Priscilla Queen of the Desert director Simon Phillips is helming the Melbourne production, which will begin previews May 21 at the Regent Theatre, with performances booking through Aug. 7. A fresh Australian design team has been assembled to give the production a darker physical approach.
Fixes to the book, which were implemented in the West End production last fall, are to be incorporated. Phantom lyricist Charles Hart is also credited with additional lyrics for the latest incarnation of the sequel. Lloyd Webber penned the score to Love Never Dies sequel with lyrics by Tony nominee Glenn Slater.
Previously announced leads Lewis and O’Byrne will star as the Phantom and Christine, respectively, with Gleeson as Raoul. Also joining them are Sharon Millerchip as Meg and Maria Mercedes as Madame Giry.
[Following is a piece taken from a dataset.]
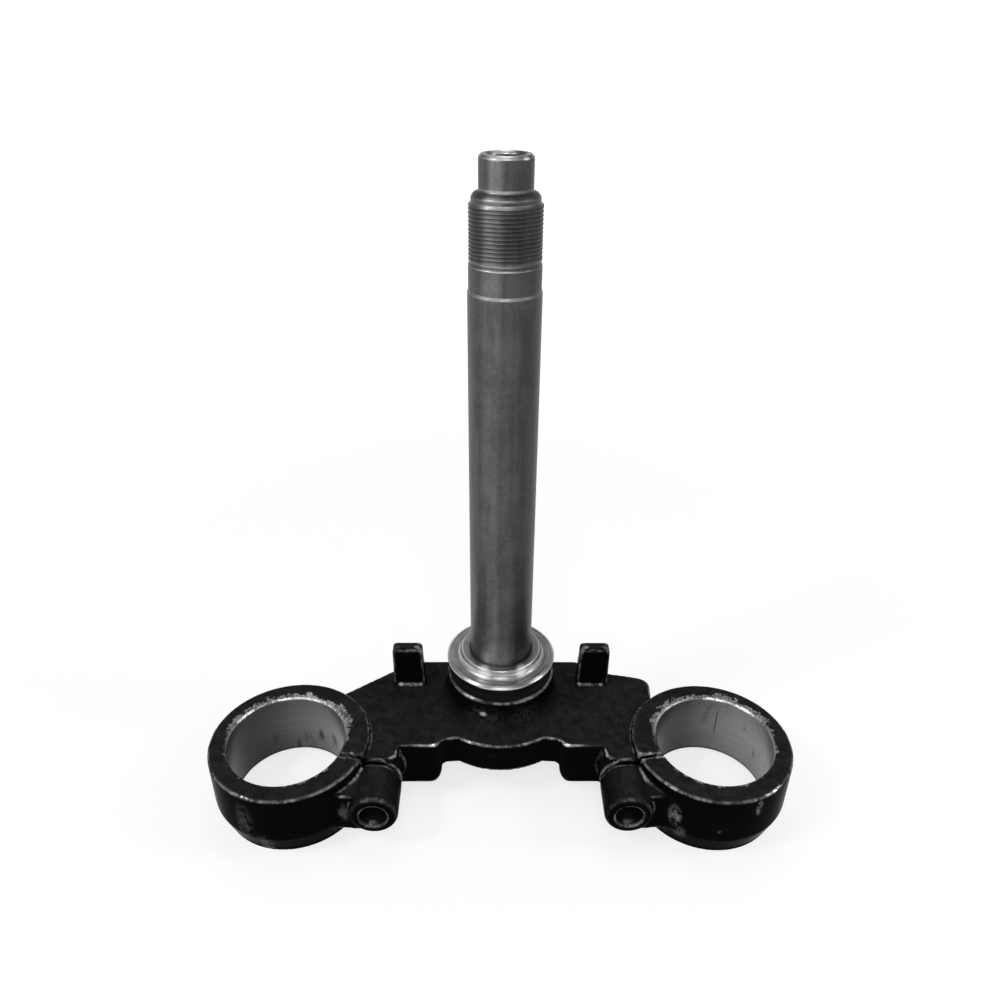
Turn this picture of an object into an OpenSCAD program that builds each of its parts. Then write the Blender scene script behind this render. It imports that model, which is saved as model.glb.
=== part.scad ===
// Lower triple clamp of a small motorcycle, with its pressed-in steering stem, the lower bearing race
// and its dust seal.
// Frame: millimetres, +Z up along the steering axis, -Y forward to the fork legs, +X to the right seen
// from the front.
// The origin is on the steering axis, on the hub face that carries the dust seal.

/* [Fork clamps] */
// Distance between the two fork axes
fork_spacing = 181.6; // [170:0.2:200]
// How far the fork axes lie in front of the steering axis
fork_offset = 32; // [28:1:38]
// Bore of each fork clamp
clamp_bore_d = 49; // [44:0.5:51]
// Wall thickness of the clamp rings
clamp_wall = 9.1; // [8:0.1:10]
// How far the outside of a ring is set off from its bore's axis, towards the middle
clamp_shift = 1.3; // [0:0.1:1.6]
// How far the outside of the left ring is set back from its bore's axis
clamp_left_back = 0.7; // [0:0.1:1.4]
// Height of the clamp rings
clamp_height = 33; // [30:1:38]
// How far the outside of a ring draws in towards its foot
clamp_draft = 3.4; // [2:0.1:4.2]
// How far down the straight part of the outside wall reaches
clamp_straight = 22; // [15:1:24]
// Edge radius on the outside of the rings
clamp_edge_r = 1; // [0.8:0.1:2]
// Edge radius round the foot of the rings
clamp_foot_edge_r = 0.8; // [0.4:0.1:1.2]
// Chamfer at the upper mouth of each bore
mouth_chamfer = 0.8; // [0.4:0.1:1.4]
// Chamfer at the lower mouth of each bore
foot_chamfer = 2.6; // [1.5:0.1:3]

/* [Plate and arms] */
// How far the top of the plate lies under the hub face
hub_rise = 14.5; // [12:0.5:18]
// How far the clamp rings stand above the plate
ring_rise = 2.5; // [1.5:0.25:4]
// Thickness of the plate round the hub
plate_thick = 14.3; // [12.5:0.1:16]
// Depth of the arms, whose skirts hang lower than the plate
arm_depth = 22.1; // [19:0.1:25]
// Distance of the straight back edge behind the steering axis
plate_back = 20.5; // [18:0.5:23]
// How far the straight back edge reaches to the left
back_left = 41.6; // [38:0.2:45]
// How far the straight back edge reaches to the right
back_right = 36.4; // [33:0.2:42]
// How far the right arm's back lies in front of the straight back edge
back_drop = 8.2; // [6:0.2:10]
// Distance from the middle at which the slope down to the right arm's back ends
slope_x = 49.9; // [47:0.1:54]
// Distance of the right arm's rounded shoulder from the middle, at its centre
shoulder_x = 63.3; // [58:0.1:63.6]
// Distance of the shoulder's centre behind the steering axis
shoulder_y = 3.2; // [1:0.1:4]
// Radius of the shoulder
shoulder_r = 6; // [5:0.1:8]
// Radius of the rounded middle of the front edge, about the steering axis
nose_r = 34; // [32:0.5:36]
// How far the arms' front faces stand in front of the fork axes
arm_front = 1.3; // [0.5:0.1:3]
// Distance of the arms' inner front corners from the middle
arm_inner = 25.6; // [25:0.1:29]
// Radius on the arms' inner front corners
arm_corner_r = 4; // [3:0.5:5]
// Height of the web above the pockets under the arms
pocket_roof = 11; // [8:0.5:14]
// Wall thickness round the pockets
pocket_wall = 6.5; // [5:0.5:8]
// Corner radius of the pockets
pocket_r = 4; // [2:0.5:5]
// Radius along the lower inner edges of the arms
skirt_r = 5; // [2:0.5:7]

/* [Hub] */
// Diameter of the hub under the dust seal
hub_d = 47; // [44:0.5:50]
// Radius of the sweep between the hub and the plate
hub_sweep = 8.5; // [6:0.5:10]
// Edge radius round the hub face
hub_edge_r = 1.2; // [0.6:0.2:1.8]
// Diameter of the boss under the plate
hub_foot_d = 42; // [38:0.5:46]
// How far the boss hangs under the plate
hub_foot = 9.5; // [6:0.5:12]
// Diameter of the neck that carries the bearing race
neck_d = 33; // [31:0.5:36]
// Height of the neck
neck_h = 7.2; // [6:0.2:9]

/* [Pinch bosses] */
// Diameter of the round bosses for the pinch bolts
boss_d = 20; // [18:0.5:21]
// Distance of a boss axis from the outside of its ring
boss_gap = 4.4; // [4:0.1:7]
// Depth of the boss axes under the ring tops
boss_drop = 12.9; // [12:0.1:14]
// Length of the free half of a boss, in front of the slit
boss_front = 18.7; // [16:0.1:22]
// Length of the tapped half of a boss, behind the slit
boss_rear = 18; // [14:0.5:20]
// Rounding of the front edge of a boss
boss_edge_r = 2.6; // [1.5:0.1:3]
// Distance of the slit in front of the fork axes
slit_offset = 10; // [8:0.5:12]
// Width of the slit
slit_w = 1.6; // [1:0.1:2.5]
// How far the slit turns away from the boss towards the bore
slit_tilt = 5; // [0:1:7]
// Clearance hole for the pinch bolt
bolt_hole_d = 10.6; // [8.4:0.1:11]
// Core of the tapped half
bolt_core_d = 8.5; // [6.6:0.1:8.5]
// Radius of the rounded mouth of the clearance hole
bolt_mouth_r = 1.3; // [0.6:0.1:1.8]
// Depth of the tapped hole behind the slit
bolt_core_depth = 15; // [12:0.5:16]

/* [Steering stops] */
// Distance of the left stop's outer side from the middle
stop_left_x = 48.8; // [46:0.2:51]
// Distance of the right stop's outer side from the middle
stop_right_x = 49.4; // [46:0.2:52]
// Width of a stop at its foot
stop_w = 14.2; // [12:0.2:17]
// How far a stop's inner side draws in towards the top
stop_draw = 0.8; // [0:0.2:3]
// Thickness of a stop
stop_t = 6.4; // [5:0.2:8]
// Height of a stop above the plate
stop_h = 22.6; // [16:0.2:25]
// Distance of the stops' front faces behind the steering axis
stop_y = 3; // [1:0.2:5]
// Radius on the stops' upper corners
stop_corner_r = 3; // [1:0.2:3.2]
// Bevel along the stops' upper front edges
stop_bevel = 2; // [1:0.2:3]
// Width of the flare round a stop's foot
stop_flare = 1.6; // [1:0.2:2.4]

/* [Steering stem] */
// Outside of the stem tube
stem_d = 26.5; // [25:0.1:28]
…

Young performers George Cartwright Bush, Trent Heath, Lachlan Kelly, Jack Lyall and Kurtis Papadinis will alternate in the role of 10-year-old boy soprano Gustav, with Emma J. Hawkins as Fleck, Paul Tabone as Squelch and Dean Vince as Gangle.
Love Never Dies has choreography by Graeme Murphy, with new set and costume designs by Gabriela Tylesova. The production has lighting by Nick Schlieper (War of the Roses, Priscilla Queen of the Desert), with original London sound designer Mick Potter and orchestrator David Cullen also on board. Guy Simpson (The Phantom of the Opera) serves as musical supervisor.
Set ten years after the conclusion of The Phantom of the Opera, Love Never Dies follows soprano Christine Daae to New York's Coney Island, where she is invited to perform for the mysterious Mr. Y. Characters from her past begin to emerge, including one with whom she shares a dark secret.
Love Never Dies has a score by Lloyd Webber and lyrics by Slater (Sister Act, The Little Mermaid). The book is by Lloyd Webber, Ben Elton and Slater.
The original London production of Love Never Dies debuted in winter 2010 at the Adelphi Theatre, where it continues its run. That production was directed by Tony Award winner Jack O'Brien and has choreography by Tony winner Jerry Mitchell. Bob Crowley rendered the original West End production designs.